◆ **Written exercise**:
Begin with the line that contains "Continue the build123d" and end with the line that contains "return shape", transcribing exactly each line in that stretch and no other.

◆ **Working data**:
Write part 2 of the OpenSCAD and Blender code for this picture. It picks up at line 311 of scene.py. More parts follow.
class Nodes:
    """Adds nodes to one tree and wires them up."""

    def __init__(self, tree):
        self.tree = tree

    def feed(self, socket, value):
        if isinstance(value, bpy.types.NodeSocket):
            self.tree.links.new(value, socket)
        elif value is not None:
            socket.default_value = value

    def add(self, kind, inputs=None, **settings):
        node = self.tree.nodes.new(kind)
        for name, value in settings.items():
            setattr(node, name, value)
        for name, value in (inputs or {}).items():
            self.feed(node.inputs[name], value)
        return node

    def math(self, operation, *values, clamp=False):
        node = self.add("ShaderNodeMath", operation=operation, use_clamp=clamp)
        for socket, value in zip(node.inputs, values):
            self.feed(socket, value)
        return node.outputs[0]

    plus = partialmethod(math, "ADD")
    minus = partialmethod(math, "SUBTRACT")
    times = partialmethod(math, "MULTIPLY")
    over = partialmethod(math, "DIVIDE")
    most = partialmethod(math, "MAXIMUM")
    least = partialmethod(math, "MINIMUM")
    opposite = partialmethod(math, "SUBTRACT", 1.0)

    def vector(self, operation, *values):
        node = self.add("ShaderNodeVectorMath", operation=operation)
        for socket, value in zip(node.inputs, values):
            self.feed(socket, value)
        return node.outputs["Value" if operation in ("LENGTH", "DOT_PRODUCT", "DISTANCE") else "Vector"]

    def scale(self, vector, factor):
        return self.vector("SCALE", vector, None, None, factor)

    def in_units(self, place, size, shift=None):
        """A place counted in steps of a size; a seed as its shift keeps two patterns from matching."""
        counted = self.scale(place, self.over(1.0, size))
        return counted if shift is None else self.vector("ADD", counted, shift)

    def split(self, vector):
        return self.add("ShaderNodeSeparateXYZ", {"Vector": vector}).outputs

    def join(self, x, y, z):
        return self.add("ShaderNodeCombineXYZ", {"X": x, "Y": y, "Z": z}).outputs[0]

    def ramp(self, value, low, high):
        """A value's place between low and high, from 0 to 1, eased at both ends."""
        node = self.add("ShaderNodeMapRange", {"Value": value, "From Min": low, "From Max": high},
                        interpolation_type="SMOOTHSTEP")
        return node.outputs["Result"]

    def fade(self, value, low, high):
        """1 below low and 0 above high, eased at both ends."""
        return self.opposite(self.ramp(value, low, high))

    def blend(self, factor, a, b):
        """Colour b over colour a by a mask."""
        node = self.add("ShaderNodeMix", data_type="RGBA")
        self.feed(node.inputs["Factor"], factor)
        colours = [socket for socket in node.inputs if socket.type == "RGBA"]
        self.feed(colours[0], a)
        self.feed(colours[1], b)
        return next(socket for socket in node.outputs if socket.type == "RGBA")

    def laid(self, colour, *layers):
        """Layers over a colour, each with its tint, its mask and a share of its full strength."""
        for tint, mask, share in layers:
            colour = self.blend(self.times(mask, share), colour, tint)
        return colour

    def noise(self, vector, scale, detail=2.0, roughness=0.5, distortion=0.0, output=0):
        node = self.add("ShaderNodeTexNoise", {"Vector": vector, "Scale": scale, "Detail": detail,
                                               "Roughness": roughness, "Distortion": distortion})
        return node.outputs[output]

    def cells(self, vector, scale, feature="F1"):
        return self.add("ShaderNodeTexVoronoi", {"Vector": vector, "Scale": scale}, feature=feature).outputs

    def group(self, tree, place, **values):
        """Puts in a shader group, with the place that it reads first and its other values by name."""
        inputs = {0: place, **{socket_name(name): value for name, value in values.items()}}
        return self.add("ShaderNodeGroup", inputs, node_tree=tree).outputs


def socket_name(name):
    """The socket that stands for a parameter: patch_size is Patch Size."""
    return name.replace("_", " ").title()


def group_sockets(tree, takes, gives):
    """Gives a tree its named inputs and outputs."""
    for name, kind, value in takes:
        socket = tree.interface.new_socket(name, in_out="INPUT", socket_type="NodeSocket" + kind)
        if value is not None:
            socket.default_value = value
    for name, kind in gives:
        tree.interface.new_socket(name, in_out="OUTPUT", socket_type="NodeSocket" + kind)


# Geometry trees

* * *

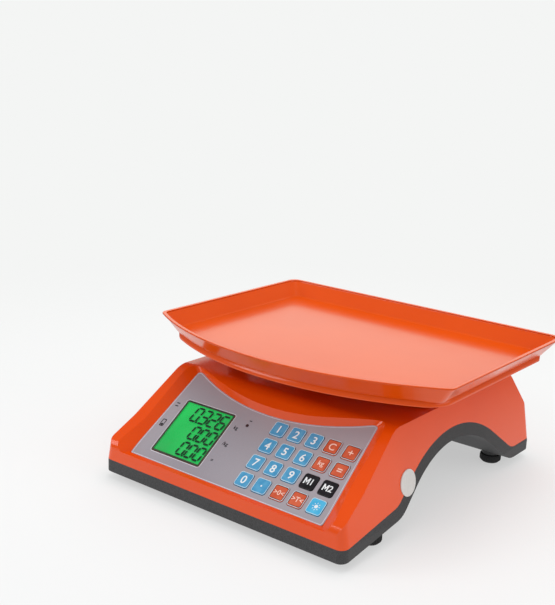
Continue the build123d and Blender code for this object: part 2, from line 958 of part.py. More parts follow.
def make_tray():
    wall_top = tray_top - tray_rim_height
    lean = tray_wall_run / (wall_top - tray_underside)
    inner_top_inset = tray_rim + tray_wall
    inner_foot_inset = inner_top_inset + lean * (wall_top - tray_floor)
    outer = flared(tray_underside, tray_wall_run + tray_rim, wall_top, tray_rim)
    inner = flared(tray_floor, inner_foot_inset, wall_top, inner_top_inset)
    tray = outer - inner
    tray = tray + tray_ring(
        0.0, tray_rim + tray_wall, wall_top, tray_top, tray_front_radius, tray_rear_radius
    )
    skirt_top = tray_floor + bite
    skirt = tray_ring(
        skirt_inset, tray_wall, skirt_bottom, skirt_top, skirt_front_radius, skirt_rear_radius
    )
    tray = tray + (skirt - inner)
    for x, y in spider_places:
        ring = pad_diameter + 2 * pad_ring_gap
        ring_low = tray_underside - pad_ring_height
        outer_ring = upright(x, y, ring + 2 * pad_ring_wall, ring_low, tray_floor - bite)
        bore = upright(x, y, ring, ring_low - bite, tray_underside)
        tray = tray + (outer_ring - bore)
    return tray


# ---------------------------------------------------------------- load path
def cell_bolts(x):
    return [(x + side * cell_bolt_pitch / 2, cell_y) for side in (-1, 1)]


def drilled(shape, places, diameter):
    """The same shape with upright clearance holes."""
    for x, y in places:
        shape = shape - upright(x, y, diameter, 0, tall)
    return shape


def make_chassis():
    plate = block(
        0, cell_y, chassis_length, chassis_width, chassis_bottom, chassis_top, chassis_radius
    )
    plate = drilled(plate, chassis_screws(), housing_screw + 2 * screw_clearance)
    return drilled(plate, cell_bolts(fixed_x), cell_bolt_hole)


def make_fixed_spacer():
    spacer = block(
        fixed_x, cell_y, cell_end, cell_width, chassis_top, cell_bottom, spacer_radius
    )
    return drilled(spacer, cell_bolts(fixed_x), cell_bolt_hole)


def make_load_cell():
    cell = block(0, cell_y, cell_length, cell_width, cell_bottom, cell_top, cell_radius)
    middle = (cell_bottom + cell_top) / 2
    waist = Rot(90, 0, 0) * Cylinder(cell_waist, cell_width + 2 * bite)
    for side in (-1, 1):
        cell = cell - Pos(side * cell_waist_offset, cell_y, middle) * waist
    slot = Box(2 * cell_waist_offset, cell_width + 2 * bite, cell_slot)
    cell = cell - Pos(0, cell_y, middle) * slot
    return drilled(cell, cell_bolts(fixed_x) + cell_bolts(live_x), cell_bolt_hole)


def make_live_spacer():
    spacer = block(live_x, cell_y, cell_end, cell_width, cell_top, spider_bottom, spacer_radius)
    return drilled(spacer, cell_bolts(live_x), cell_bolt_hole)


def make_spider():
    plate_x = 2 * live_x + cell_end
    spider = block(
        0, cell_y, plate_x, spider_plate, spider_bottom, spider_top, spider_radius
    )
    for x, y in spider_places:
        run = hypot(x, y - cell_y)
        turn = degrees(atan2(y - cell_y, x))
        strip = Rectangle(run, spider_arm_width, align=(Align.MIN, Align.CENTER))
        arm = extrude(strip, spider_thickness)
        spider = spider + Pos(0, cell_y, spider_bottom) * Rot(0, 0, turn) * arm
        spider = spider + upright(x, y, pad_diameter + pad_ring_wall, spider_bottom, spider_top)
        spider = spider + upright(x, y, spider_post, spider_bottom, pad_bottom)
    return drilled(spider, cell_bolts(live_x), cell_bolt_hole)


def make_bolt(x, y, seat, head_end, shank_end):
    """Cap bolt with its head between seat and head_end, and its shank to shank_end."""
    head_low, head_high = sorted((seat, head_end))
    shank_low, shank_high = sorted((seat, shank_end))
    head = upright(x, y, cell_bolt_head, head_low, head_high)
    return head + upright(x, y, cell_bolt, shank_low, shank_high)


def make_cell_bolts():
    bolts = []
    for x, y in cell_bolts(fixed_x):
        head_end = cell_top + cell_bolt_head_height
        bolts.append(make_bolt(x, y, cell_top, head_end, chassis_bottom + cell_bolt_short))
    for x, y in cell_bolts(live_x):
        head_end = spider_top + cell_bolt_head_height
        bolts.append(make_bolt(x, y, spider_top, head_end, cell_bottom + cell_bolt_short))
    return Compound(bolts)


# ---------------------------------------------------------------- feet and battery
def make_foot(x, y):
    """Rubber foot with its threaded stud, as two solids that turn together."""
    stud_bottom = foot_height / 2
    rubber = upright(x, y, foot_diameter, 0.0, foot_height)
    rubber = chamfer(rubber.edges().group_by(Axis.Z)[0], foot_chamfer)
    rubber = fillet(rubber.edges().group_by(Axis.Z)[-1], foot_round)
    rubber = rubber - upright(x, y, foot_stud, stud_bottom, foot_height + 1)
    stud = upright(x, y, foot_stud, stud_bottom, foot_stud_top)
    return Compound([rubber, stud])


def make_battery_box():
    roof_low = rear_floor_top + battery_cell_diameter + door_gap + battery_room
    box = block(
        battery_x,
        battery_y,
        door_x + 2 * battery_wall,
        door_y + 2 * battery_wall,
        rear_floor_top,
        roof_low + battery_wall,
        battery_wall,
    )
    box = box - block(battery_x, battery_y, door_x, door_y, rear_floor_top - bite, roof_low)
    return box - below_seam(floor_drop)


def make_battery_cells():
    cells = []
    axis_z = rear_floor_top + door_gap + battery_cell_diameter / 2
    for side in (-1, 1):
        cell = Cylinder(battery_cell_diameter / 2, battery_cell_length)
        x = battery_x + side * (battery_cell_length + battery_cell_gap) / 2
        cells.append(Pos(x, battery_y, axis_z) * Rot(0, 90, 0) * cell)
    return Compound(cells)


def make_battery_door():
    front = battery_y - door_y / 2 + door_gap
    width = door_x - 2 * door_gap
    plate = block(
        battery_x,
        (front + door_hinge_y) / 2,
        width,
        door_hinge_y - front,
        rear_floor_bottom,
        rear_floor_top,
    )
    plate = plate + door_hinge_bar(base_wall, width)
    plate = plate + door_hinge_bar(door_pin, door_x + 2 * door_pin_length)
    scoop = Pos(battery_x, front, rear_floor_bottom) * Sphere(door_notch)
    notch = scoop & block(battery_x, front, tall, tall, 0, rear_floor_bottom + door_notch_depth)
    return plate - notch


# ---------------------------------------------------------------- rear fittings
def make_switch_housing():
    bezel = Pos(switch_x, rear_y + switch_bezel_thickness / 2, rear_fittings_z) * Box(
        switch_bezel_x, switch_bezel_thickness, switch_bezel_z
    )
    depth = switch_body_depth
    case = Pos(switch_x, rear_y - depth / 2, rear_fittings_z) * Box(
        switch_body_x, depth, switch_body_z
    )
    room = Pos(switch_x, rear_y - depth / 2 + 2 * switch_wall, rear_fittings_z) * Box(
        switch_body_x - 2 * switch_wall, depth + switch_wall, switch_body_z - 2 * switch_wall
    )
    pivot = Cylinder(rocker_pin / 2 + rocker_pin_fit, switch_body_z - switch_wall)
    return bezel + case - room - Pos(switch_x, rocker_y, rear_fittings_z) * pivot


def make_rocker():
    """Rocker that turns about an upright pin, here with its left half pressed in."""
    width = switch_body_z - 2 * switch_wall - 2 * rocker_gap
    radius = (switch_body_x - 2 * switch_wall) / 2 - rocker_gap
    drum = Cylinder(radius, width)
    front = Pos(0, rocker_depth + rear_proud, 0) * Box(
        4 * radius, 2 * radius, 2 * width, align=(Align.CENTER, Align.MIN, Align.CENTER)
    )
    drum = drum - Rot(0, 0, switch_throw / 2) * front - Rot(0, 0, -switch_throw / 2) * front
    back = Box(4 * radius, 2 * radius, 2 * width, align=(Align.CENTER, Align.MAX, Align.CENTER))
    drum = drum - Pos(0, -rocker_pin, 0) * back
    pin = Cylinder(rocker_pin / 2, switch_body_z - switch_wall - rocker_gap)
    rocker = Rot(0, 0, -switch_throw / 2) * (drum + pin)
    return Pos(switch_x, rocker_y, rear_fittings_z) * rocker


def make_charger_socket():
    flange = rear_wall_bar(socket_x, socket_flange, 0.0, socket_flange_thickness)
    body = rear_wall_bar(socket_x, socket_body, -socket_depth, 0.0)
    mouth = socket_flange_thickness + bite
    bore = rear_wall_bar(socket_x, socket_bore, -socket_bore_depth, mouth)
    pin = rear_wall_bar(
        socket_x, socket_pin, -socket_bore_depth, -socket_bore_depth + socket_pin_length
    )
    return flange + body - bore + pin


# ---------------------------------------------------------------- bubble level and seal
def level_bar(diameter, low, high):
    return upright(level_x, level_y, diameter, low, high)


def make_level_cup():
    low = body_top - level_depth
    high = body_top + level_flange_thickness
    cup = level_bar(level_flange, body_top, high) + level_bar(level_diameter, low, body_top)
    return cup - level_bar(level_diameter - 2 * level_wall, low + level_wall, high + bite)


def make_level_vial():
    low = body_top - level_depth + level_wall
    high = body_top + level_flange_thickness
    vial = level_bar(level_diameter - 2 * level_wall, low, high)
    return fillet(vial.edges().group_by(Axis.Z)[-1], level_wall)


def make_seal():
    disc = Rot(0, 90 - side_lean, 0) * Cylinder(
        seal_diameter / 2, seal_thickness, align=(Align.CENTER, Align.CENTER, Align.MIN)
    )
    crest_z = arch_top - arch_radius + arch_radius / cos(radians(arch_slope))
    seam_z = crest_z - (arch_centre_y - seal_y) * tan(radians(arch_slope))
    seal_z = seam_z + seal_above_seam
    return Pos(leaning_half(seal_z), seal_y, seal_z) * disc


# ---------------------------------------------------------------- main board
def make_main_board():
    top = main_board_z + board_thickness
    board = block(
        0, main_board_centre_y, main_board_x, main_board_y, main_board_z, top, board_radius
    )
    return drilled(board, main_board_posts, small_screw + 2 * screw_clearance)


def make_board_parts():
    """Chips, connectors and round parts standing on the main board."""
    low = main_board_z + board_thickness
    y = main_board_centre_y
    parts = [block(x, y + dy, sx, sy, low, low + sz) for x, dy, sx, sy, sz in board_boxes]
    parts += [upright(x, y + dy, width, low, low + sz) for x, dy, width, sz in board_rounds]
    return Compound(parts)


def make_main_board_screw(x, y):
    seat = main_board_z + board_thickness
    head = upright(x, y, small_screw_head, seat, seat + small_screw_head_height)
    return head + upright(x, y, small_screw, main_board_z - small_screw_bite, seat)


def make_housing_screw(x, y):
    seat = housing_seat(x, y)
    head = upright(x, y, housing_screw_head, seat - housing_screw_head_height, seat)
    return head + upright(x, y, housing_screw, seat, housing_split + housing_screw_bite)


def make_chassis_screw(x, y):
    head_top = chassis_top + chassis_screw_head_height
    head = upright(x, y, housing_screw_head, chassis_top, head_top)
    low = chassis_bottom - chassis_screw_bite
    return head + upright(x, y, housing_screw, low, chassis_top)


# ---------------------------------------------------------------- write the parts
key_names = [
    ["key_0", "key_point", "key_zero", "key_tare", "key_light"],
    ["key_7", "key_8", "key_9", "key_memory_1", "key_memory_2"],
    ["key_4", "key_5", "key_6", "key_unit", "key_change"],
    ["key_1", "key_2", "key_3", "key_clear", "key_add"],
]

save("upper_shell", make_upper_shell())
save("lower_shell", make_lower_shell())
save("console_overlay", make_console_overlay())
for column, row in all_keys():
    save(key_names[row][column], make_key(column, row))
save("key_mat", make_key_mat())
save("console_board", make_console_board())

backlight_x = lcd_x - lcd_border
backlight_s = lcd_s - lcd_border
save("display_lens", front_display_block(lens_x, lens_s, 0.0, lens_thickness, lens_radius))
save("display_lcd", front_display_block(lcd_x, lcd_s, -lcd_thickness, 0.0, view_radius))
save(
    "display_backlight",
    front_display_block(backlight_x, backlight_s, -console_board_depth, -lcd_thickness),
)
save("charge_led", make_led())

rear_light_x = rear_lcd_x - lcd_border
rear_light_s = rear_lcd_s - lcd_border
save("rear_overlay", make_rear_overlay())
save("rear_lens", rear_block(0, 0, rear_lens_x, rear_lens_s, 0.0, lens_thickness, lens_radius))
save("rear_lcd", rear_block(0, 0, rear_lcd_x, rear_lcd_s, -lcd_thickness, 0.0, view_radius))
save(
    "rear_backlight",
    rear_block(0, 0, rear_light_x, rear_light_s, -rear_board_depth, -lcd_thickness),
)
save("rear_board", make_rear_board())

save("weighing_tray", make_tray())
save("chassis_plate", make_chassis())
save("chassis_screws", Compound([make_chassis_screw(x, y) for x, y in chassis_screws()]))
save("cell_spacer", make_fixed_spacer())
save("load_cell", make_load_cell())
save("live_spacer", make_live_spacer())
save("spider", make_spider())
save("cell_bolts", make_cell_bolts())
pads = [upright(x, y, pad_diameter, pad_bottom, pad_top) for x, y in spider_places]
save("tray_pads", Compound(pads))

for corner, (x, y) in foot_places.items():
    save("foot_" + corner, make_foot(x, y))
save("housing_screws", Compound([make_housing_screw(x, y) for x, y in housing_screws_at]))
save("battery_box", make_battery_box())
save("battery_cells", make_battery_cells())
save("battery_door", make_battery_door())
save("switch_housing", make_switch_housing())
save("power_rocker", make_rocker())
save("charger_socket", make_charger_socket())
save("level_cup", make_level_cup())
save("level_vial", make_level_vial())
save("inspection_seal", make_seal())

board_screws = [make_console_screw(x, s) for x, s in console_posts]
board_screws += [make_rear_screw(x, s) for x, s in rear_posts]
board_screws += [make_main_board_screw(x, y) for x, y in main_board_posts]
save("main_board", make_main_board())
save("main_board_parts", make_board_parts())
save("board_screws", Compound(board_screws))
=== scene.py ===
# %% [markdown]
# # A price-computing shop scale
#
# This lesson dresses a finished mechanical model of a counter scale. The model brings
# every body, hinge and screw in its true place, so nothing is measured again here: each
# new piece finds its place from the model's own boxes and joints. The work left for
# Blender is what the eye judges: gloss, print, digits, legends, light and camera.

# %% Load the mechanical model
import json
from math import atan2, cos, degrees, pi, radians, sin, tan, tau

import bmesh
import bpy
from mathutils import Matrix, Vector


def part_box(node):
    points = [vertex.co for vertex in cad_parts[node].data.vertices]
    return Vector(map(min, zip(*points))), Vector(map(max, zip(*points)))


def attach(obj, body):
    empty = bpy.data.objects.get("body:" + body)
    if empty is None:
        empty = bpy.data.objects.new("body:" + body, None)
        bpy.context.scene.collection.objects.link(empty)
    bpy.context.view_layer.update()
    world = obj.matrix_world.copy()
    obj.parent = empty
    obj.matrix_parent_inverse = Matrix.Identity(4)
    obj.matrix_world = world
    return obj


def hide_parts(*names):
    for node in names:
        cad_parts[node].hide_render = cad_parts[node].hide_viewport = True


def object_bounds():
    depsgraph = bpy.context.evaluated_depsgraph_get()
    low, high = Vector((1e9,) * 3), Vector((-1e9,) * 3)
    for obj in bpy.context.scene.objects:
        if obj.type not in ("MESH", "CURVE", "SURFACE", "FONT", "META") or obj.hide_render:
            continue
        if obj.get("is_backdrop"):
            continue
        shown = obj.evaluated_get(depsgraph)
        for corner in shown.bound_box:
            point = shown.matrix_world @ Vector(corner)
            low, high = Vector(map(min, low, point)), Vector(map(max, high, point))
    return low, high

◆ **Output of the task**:
Continue the build123d and Blender code for this object: part 2, from line 958 of part.py. More parts follow.
def make_tray():
    wall_top = tray_top - tray_rim_height
    lean = tray_wall_run / (wall_top - tray_underside)
    inner_top_inset = tray_rim + tray_wall
    inner_foot_inset = inner_top_inset + lean * (wall_top - tray_floor)
    outer = flared(tray_underside, tray_wall_run + tray_rim, wall_top, tray_rim)
    inner = flared(tray_floor, inner_foot_inset, wall_top, inner_top_inset)
    tray = outer - inner
    tray = tray + tray_ring(
        0.0, tray_rim + tray_wall, wall_top, tray_top, tray_front_radius, tray_rear_radius
    )
    skirt_top = tray_floor + bite
    skirt = tray_ring(
        skirt_inset, tray_wall, skirt_bottom, skirt_top, skirt_front_radius, skirt_rear_radius
    )
    tray = tray + (skirt - inner)
    for x, y in spider_places:
        ring = pad_diameter + 2 * pad_ring_gap
        ring_low = tray_underside - pad_ring_height
        outer_ring = upright(x, y, ring + 2 * pad_ring_wall, ring_low, tray_floor - bite)
        bore = upright(x, y, ring, ring_low - bite, tray_underside)
        tray = tray + (outer_ring - bore)
    return tray


# ---------------------------------------------------------------- load path
def cell_bolts(x):
    return [(x + side * cell_bolt_pitch / 2, cell_y) for side in (-1, 1)]


def drilled(shape, places, diameter):
    """The same shape with upright clearance holes."""
    for x, y in places:
        shape = shape - upright(x, y, diameter, 0, tall)
    return shape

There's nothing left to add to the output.